(Information supplied):
^^^^^^^^^^^^^^^^
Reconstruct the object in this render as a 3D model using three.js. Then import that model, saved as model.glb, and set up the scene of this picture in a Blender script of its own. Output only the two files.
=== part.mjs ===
^^^^^^^^^^^^^^^^
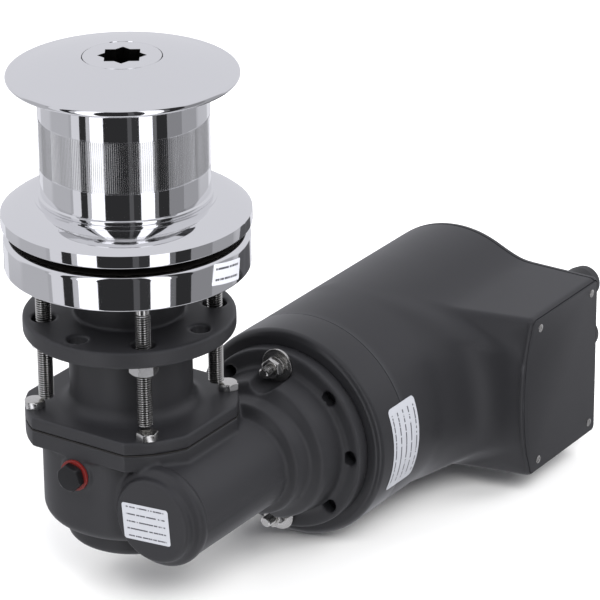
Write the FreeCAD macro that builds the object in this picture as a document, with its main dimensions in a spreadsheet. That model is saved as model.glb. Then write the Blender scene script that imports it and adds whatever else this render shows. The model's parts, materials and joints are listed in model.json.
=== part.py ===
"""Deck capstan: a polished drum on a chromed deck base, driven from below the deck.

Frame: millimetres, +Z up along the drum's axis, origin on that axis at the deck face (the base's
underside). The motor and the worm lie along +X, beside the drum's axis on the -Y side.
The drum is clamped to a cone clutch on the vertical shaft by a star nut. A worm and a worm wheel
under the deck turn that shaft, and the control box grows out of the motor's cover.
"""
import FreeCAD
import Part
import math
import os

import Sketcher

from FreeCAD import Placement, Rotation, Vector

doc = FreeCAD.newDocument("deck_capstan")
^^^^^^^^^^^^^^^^
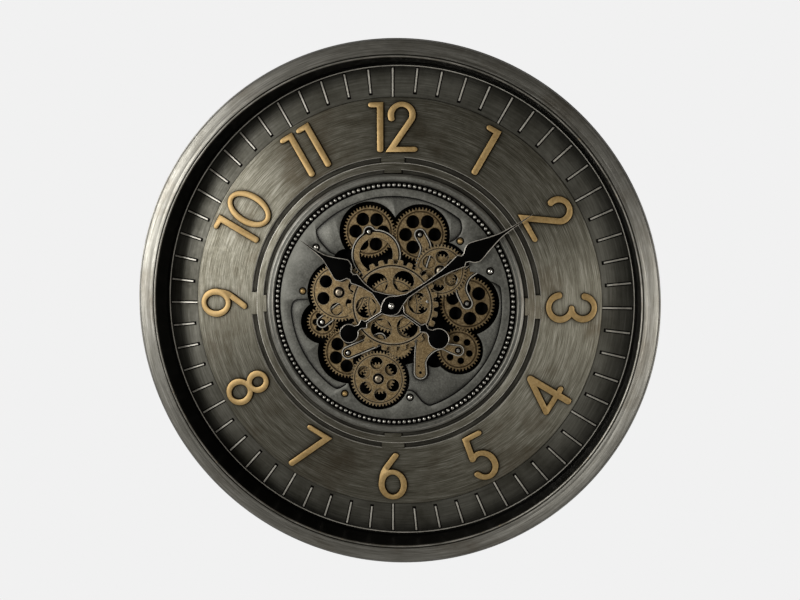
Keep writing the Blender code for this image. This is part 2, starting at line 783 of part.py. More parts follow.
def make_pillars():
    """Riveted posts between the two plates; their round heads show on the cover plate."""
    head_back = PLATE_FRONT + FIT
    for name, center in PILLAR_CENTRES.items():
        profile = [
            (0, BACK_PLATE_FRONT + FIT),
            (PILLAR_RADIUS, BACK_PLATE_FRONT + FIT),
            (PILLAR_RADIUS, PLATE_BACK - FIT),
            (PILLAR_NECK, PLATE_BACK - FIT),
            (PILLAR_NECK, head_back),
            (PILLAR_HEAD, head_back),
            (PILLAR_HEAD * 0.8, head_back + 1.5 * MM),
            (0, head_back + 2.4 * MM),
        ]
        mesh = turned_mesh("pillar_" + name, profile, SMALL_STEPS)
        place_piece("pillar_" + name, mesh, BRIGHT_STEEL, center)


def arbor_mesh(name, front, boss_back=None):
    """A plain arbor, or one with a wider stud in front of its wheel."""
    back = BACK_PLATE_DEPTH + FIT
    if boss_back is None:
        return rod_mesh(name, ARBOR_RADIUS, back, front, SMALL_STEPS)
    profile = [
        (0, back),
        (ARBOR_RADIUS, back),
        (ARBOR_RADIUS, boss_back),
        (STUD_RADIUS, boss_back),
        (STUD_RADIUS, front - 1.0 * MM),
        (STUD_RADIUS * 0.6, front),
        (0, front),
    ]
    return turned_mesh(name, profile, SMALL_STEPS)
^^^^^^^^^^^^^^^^
(Requirement): Repeat word for word the lines from the line with "Keep writing the" to the line with "mesh, BRIGHT_STEEL, center)", both lines included.

(Exercise answer):
Keep writing the Blender code for this image. This is part 2, starting at line 783 of part.py. More parts follow.
def make_pillars():
    """Riveted posts between the two plates; their round heads show on the cover plate."""
    head_back = PLATE_FRONT + FIT
    for name, center in PILLAR_CENTRES.items():
        profile = [
            (0, BACK_PLATE_FRONT + FIT),
            (PILLAR_RADIUS, BACK_PLATE_FRONT + FIT),
            (PILLAR_RADIUS, PLATE_BACK - FIT),
            (PILLAR_NECK, PLATE_BACK - FIT),
            (PILLAR_NECK, head_back),
            (PILLAR_HEAD, head_back),
            (PILLAR_HEAD * 0.8, head_back + 1.5 * MM),
            (0, head_back + 2.4 * MM),
        ]
        mesh = turned_mesh("pillar_" + name, profile, SMALL_STEPS)
        place_piece("pillar_" + name, mesh, BRIGHT_STEEL, center)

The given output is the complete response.